Estonian businessman Vladimir Tsastsin has been sentenced in New York to over seven years in prison for his role in a cyberscam that infected 4 million computers in over 100 countries.
Estonian cyberscam defendant sentenced to 7 yrs in jail in US
Vladimir Tsastsin was sentenced Tuesday by U.S. District Judge Richard Kaplan in Manhattan. The 35-year-old Tsastsin has already served nearly five years of the sentence. Kaplan called the scam that infected over a half million computers in the United States alone an "extraordinarily outrageous" scheme.
Before sentencing, Tsastsin apologized for "stupidity and poor judgment."
Computers infected in the U.S. included some belonging to government agencies, including NASA. Other infected computers were at educational institutions, nonprofit organizations and commercial businesses. Individuals were also affected.

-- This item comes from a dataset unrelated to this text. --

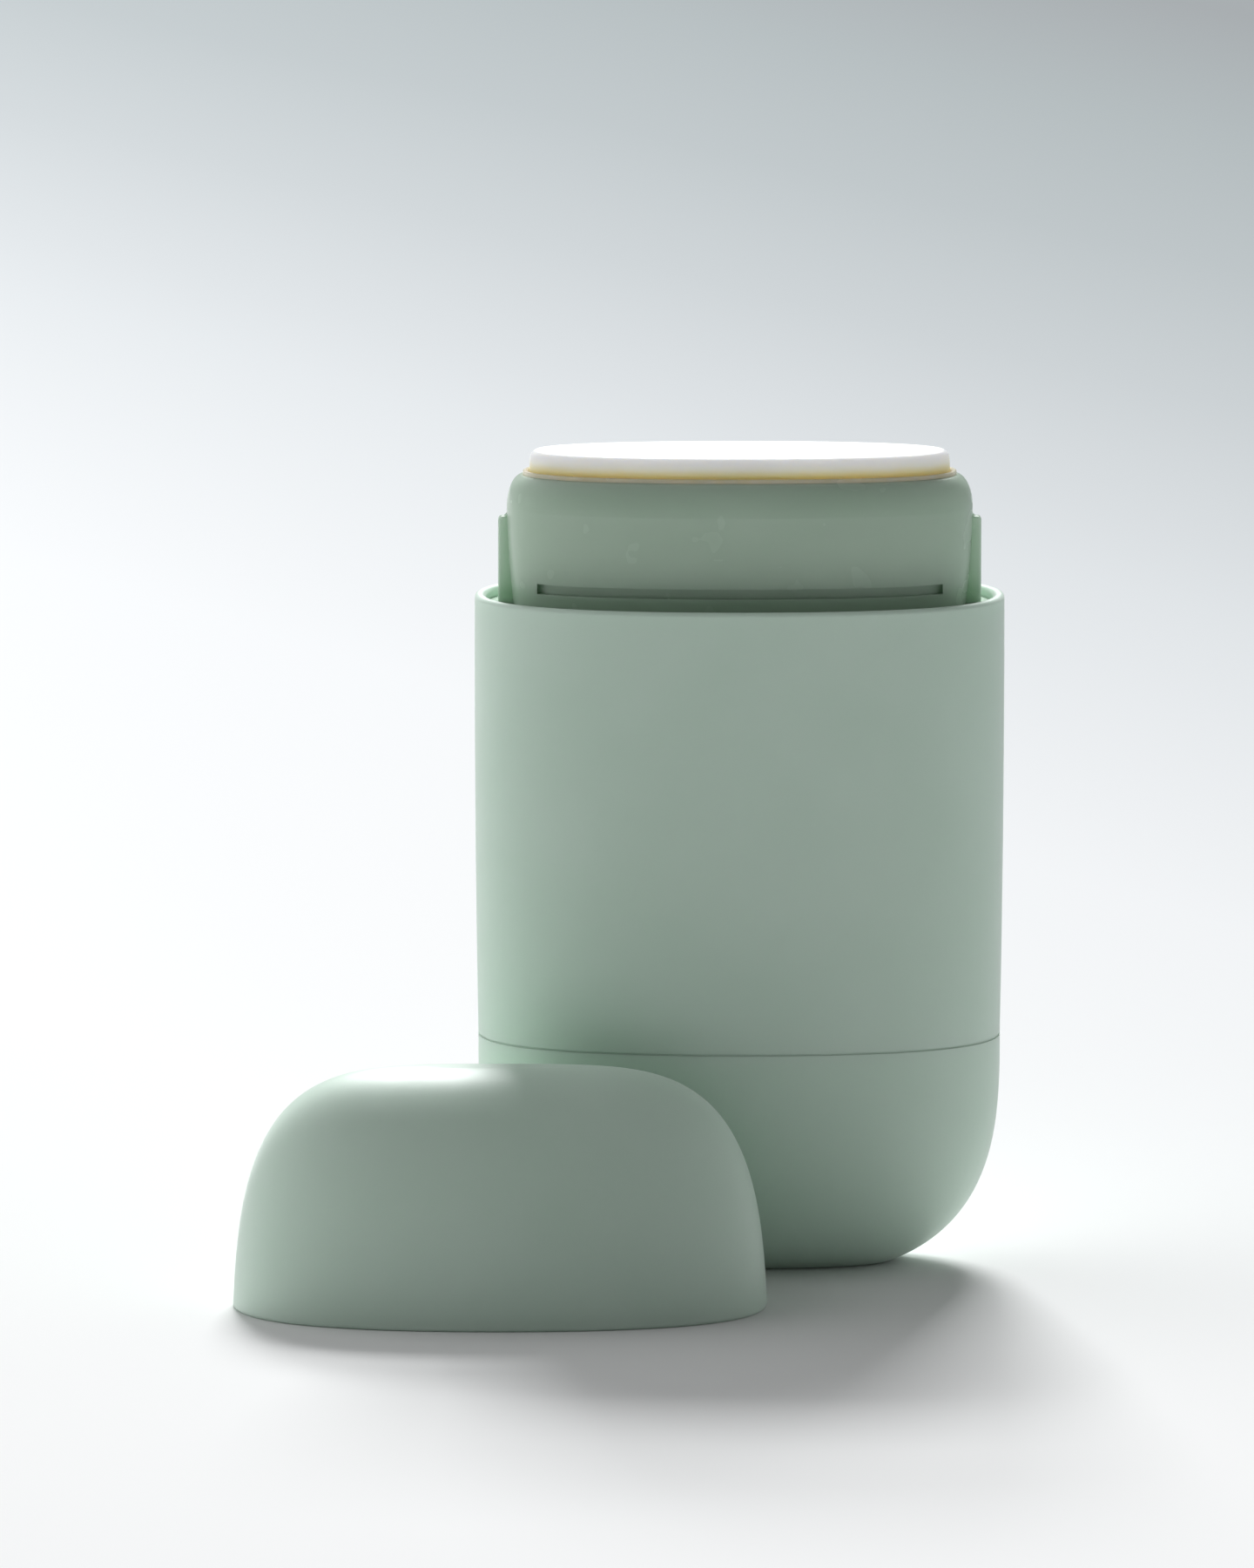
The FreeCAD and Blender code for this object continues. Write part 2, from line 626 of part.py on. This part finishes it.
def make_screw_clip():
    """The ring under the refill's floor that keeps the screw from lifting."""
    body = new_body("screw_clip")
    ring = circle_sketch(body, "ring", "pod_floor_bottom - dial_gap - clip_thickness + snug_gap / 2",
                         "flange_radius")
    add_circle(ring, "journal_radius - clip_groove + snug_gap / 2", "bore")
    pad(body, ring, "clip_thickness - snug_gap")
    return body


def make_platform():
    """The lift plate: skirt, threaded collar and the face that the balm is cast on."""
    body = new_body("platform")
    pad(body, oval_sketch(body, "plate", "skirt_bottom", "balm_half_width", "balm_half_depth"),
        "platform_skirt")
    pocket(body, oval_sketch(body, "underside", "skirt_bottom", "balm_half_width - skirt_wall",
                             "balm_half_depth - skirt_wall"), "platform_skirt - platform_thickness")
    pad(body, circle_sketch(body, "collar", "skirt_bottom", "collar_radius"),
        "collar_top - skirt_bottom")
    pocket(body, circle_sketch(body, "bore", "skirt_bottom", "screw_core + thread_gap"),
           "collar_top - skirt_bottom")
    add_thread(body, "screw_core - thread_gap", "thread_depth + 2 * thread_gap",
               "thread_root + 2 * thread_gap", "thread_crest + 2 * thread_gap",
               "thread_start - thread_lead", "collar_top + thread_lead", cut=True)
    return body


def make_balm():
    """The balm, cast round the collar and the screw, with softened top edges."""
    body = new_body("balm")
    pad(body, oval_sketch(body, "block", "platform_top", "balm_half_width", "balm_half_depth"),
        "balm_top - platform_top")
    round_edges(body, "top_edge", "balm_top", "balm_round")
    pocket(body, circle_sketch(body, "screw_bore", "platform_top", "balm_bore"),
           "screw_top + retraction + screw_clearance - platform_top")
    pocket(body, circle_sketch(body, "collar_seat", "platform_top", "collar_radius"),
           "collar_rise")
    return body


CAP_DOME = {"foot": "0", "height": "cap_height", "way": "+", "draft": "cap_draft",
            "half_width": "case_half_width", "half_depth": "case_half_depth",
            "width_power": "cap_width_power", "depth_power": "cap_depth_power"}


def place_with_cap(body):
    bind(body, "Placement.Base.x", "cap_x")
    bind(body, "Placement.Base.y", "cap_y")


def make_cap_shell():
    """The domed cap, standing on its open rim."""
    body = new_body("cap_shell")
    loft(body, "outer_dome", dome_sections(body, "outer", CAP_DOME, DOME_STEPS))
    hollow = dict(CAP_DOME, height="cap_height - cap_wall", half_width="case_half_width - cap_wall",
                  half_depth="case_half_depth - cap_wall")
    loft(body, "inner_dome", dome_sections(body, "inner", hollow, DOME_STEPS), cut=True)
    round_edges(body, "rim_edge", "0", "cap_round")
    place_with_cap(body)
    return body


def make_cap_liner():
    """The grip ring inside the cap's mouth, which holds on the refill's end fins."""
    body = new_body("cap_liner")
    steps = [f"(liner_bottom + (liner_top - liner_bottom) * {share}) / (cap_height - cap_wall)"
             for share in (0, 0.5, 1)]
    for name, cut, inset in (("outside", False, "cap_wall + snug_gap"),
                             ("inside", True, "cap_wall + snug_gap + liner_wall")):
        ring = dict(CAP_DOME, height="cap_height - cap_wall",
                    half_width=f"case_half_width - ({inset})", half_depth=f"case_half_depth - ({inset})")
        loft(body, name, dome_sections(body, name, ring, steps), cut)
    place_with_cap(body)
    return body


MAKERS = (make_base_cup, make_body_sleeve, make_inner_frame, make_dial, make_dial_clip,
          make_drive_rod, make_pod_shell, make_pod_floor, make_lead_screw, make_screw_clip,
          make_platform, make_balm, make_cap_shell, make_cap_liner)

bodies = [make() for make in MAKERS]
doc.recompute()

for item in doc.Objects:
    if "Invalid" in item.State or "Error" in item.State:
        raise ValueError(f"{item.Name} failed: {item.State}")
for body in bodies:
    if body.Shape.isNull() or not body.Shape.isValid() or len(body.Shape.Solids) != 1:
        raise ValueError(f"{body.Label} isn't one sound solid")

os.makedirs("parts", exist_ok=True)
for body in bodies:
    body.Shape.exportStep(f"parts/{body.Label}.step")
    print(body.Label, round(body.Shape.Volume, 1), body.Shape.BoundBox)
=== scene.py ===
"""A refillable deodorant stick, its cap set down beside it, in soft light from behind."""
import math

import bpy
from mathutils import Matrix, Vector


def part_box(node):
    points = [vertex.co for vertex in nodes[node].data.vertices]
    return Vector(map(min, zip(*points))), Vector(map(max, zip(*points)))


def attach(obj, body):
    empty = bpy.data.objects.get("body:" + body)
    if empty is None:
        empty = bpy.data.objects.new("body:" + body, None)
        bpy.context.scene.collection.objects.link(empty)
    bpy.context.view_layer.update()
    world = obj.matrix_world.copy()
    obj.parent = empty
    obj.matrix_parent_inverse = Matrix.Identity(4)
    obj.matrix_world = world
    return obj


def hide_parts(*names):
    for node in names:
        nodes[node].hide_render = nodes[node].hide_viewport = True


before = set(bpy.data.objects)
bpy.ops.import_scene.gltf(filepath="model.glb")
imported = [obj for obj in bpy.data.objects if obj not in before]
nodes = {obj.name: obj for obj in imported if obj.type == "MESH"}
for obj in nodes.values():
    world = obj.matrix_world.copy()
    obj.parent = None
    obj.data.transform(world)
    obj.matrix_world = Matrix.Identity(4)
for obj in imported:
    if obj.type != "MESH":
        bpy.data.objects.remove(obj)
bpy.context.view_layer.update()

MM = 0.001

# The photograph's view
CAMERA_PLACE = (-13.2 * MM, -1830.7 * MM, 342.8 * MM)
CAMERA_DROP = 0.155
LENS = 362.3
SENSOR = 36.0
NEAREST_SEEN = 0.05
FARTHEST_SEEN = 60.0

# Daylight from patches of sky. Each has its direction, the cosines from it at which its light
# begins and is full, and its level.
DAYLIGHT = (0.98, 0.99, 1.0)
SKY = (
    ((-0.95, 0.1, 0.3), 0.4, 0.95, 0.68),
    ((0.95, 0.1, 0.3), 0.4, 0.95, 0.46),
    ((-0.6, 0.6, 0.5), 0.6, 0.95, 0.30),
    ((-0.5, 0.2, 0.85), 0.7, 0.97, 0.25),
)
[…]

Computers were infected with software that disabled anti-virus protections and steered users to other websites.
Tsastsin was extradited to the United States in October 2014 after a two-year probe by the FBI and Estonian authorities.
Last July Tsastsin pleaded guilty to conspiracy to commit computer intrusion and conspiracy to commit wire fraud, two of the 27 charges he had faced.
U.S. Attorney Preet Bharara said that Tsastsin and his co-conspirators made more than 14 million U.S. dollars through the scheme.
According to the summary of charges, Tsastsin developed and distributed from 2007 till November 2011 the malware called DNS Changer which infected at least four million computers in around 100 countries. The malware was used to redirect web traffic to sites controlled by the ring which usually displayed ads and generated millions of euros of revenue for its operators.
In the framework of the criminal case opened in Estonia Vladimir Tsastsin was charged with establishing a criminal organization and with money laundering committed by a group on a large scale and at least for the second time.